-- START --

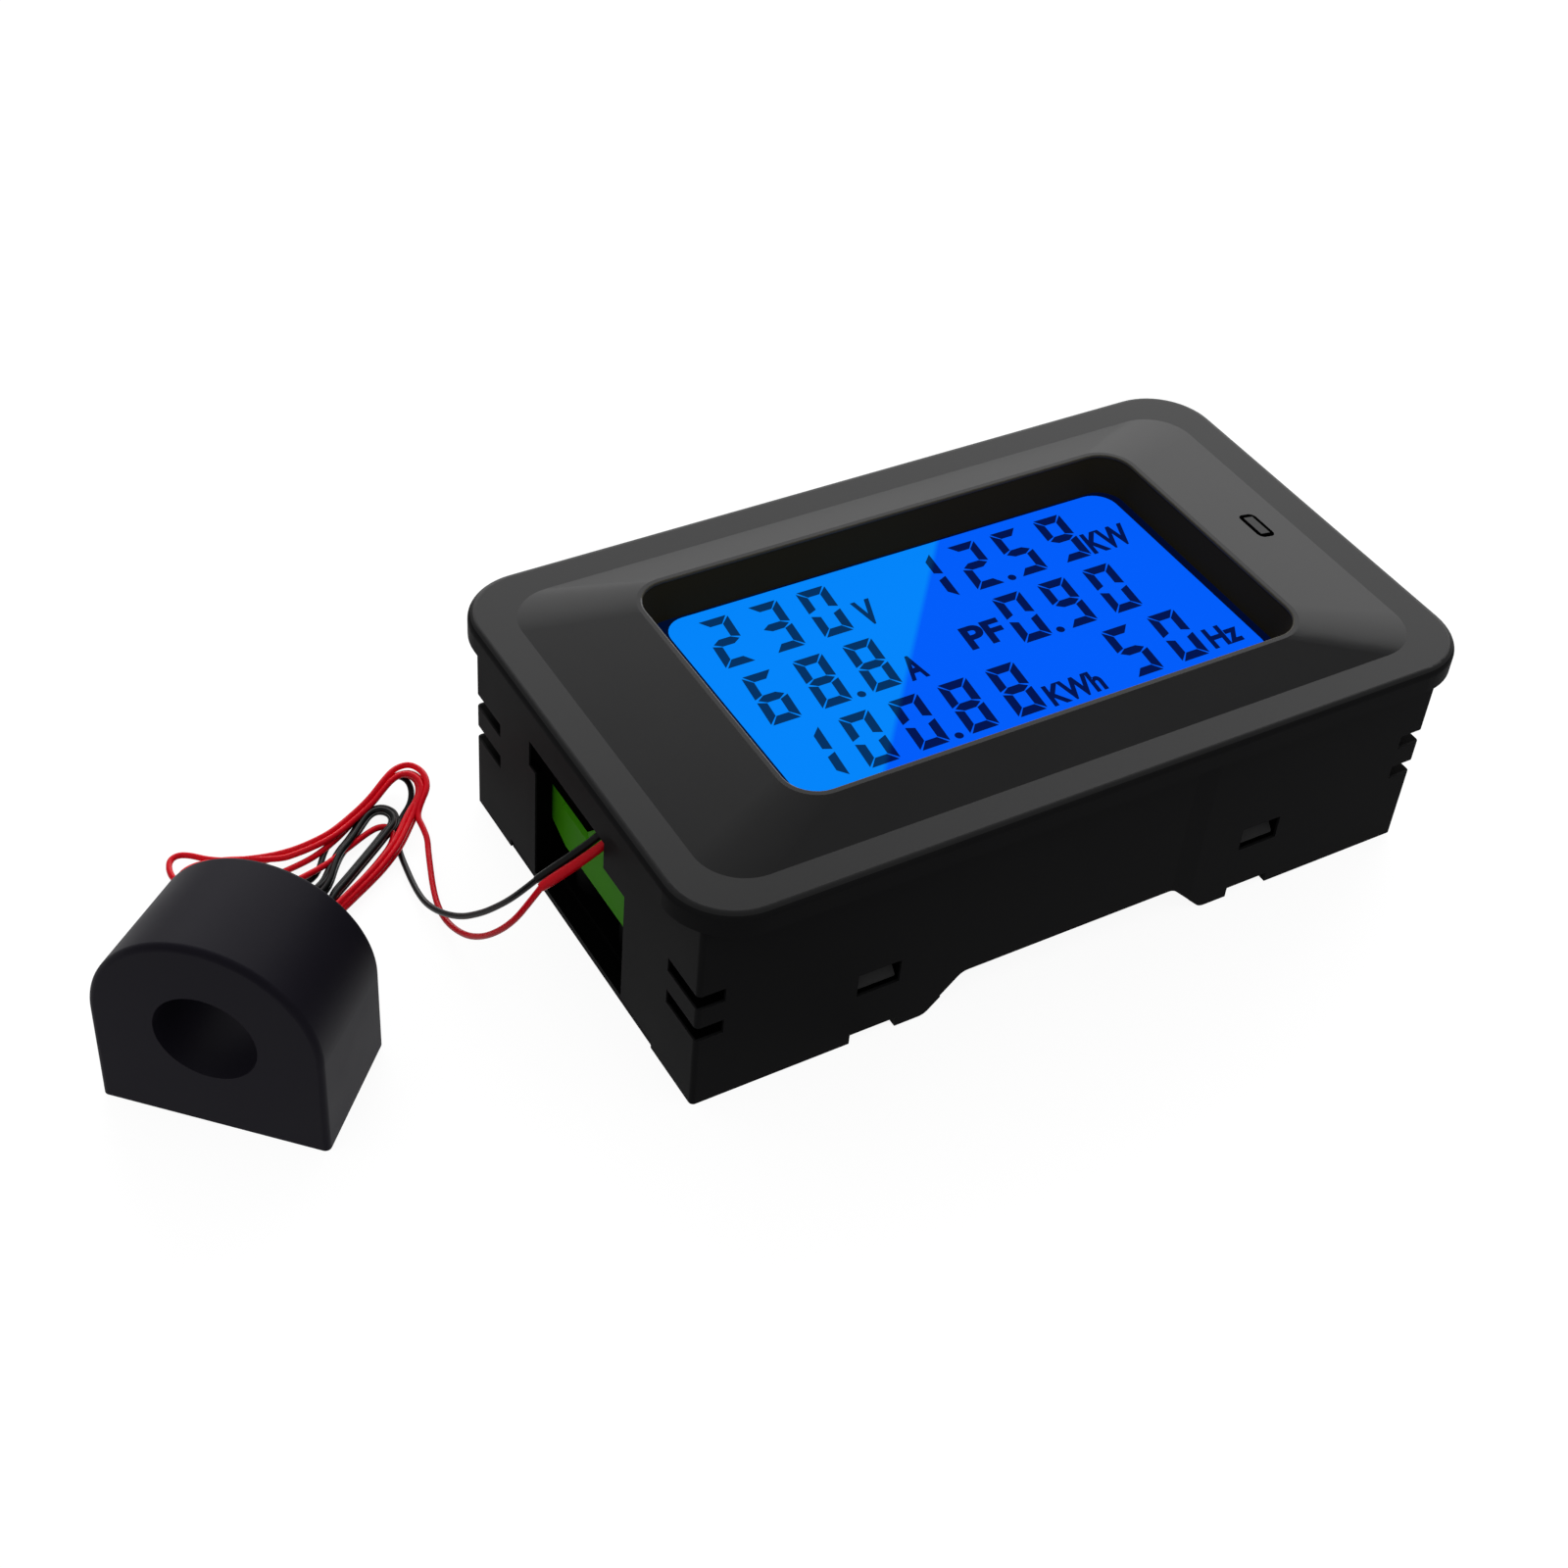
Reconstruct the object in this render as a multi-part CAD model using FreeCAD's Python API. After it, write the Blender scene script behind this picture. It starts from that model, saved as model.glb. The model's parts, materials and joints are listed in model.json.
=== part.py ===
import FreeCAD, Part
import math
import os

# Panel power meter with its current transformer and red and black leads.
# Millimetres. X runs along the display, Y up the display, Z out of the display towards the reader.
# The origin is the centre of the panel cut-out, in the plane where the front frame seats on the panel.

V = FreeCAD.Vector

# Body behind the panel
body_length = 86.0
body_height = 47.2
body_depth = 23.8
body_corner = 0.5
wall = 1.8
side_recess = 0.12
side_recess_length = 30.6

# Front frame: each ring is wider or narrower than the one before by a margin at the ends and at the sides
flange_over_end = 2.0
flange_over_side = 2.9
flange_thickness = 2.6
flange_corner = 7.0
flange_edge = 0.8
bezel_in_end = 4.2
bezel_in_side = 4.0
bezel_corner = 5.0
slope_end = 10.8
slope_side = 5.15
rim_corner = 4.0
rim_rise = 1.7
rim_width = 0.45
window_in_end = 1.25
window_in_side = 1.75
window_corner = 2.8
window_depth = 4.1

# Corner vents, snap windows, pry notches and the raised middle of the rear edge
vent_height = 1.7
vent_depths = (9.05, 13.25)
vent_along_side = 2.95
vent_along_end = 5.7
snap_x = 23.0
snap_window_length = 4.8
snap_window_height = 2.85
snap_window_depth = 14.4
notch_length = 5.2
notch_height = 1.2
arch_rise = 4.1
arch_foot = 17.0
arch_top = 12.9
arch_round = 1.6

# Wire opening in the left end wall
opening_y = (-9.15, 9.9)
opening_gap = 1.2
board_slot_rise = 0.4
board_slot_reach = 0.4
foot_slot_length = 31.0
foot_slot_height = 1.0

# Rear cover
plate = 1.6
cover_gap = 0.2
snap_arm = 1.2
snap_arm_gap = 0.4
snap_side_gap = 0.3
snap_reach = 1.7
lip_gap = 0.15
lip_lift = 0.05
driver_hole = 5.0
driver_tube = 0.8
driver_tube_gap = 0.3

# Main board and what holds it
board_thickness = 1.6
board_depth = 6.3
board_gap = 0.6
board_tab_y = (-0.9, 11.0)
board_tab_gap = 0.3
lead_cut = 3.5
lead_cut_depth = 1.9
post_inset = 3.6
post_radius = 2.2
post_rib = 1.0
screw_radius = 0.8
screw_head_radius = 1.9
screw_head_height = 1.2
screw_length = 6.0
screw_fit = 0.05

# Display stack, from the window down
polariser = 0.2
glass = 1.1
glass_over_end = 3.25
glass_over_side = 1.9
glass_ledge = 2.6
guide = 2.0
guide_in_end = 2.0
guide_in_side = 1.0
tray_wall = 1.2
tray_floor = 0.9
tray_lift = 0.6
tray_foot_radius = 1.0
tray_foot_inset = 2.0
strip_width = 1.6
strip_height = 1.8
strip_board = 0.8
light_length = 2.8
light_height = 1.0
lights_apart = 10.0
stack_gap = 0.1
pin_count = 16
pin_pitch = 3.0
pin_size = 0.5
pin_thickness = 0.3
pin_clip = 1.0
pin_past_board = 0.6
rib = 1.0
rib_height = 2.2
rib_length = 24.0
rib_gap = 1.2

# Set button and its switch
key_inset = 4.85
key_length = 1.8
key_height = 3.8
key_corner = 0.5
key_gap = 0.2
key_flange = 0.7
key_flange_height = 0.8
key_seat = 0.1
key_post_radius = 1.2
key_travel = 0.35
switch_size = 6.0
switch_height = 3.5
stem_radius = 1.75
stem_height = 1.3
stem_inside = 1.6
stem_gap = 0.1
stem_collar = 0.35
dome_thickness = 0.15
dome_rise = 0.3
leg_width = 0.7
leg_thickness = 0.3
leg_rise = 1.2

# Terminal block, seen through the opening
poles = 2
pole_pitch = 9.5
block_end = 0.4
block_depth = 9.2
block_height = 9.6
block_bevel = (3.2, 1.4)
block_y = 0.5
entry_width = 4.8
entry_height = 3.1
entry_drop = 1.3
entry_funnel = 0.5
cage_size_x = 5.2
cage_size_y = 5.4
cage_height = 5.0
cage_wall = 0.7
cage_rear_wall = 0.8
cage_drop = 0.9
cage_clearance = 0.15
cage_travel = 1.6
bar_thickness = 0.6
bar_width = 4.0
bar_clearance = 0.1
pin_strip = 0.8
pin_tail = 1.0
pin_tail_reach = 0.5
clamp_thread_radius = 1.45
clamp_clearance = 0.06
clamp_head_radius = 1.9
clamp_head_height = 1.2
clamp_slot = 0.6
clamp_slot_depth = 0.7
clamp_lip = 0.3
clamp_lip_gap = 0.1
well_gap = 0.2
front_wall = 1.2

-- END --

▶ [What to work on]:
Write out a verbatim copy of the data, beginning with its first line and ending with the line that contains "side_recess_length = 30.6".

▶ [Expected answer]:
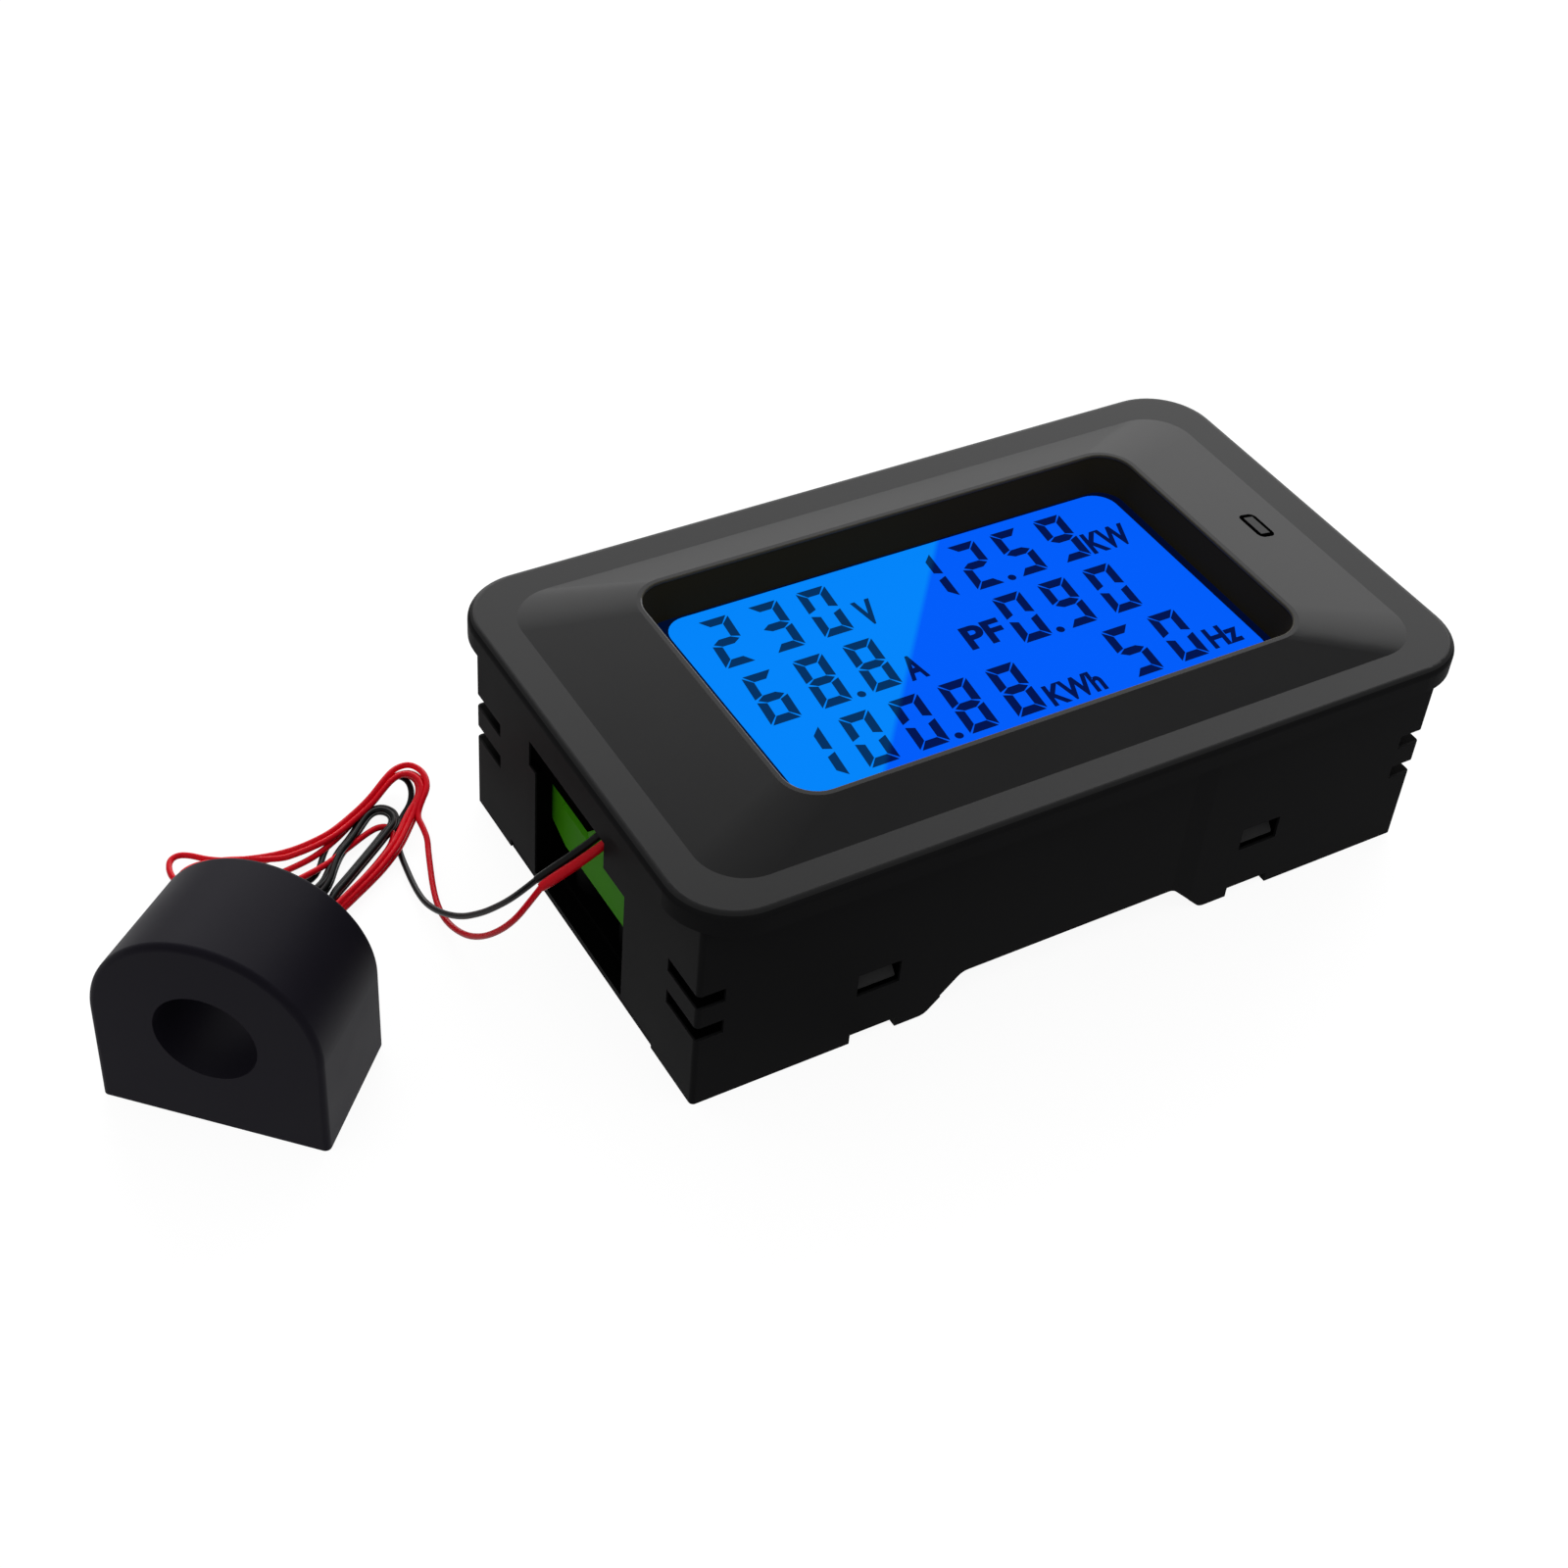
Reconstruct the object in this render as a multi-part CAD model using FreeCAD's Python API. After it, write the Blender scene script behind this picture. It starts from that model, saved as model.glb. The model's parts, materials and joints are listed in model.json.
=== part.py ===
import FreeCAD, Part
import math
import os

# Panel power meter with its current transformer and red and black leads.
# Millimetres. X runs along the display, Y up the display, Z out of the display towards the reader.
# The origin is the centre of the panel cut-out, in the plane where the front frame seats on the panel.

V = FreeCAD.Vector

# Body behind the panel
body_length = 86.0
body_height = 47.2
body_depth = 23.8
body_corner = 0.5
wall = 1.8
side_recess = 0.12
side_recess_length = 30.6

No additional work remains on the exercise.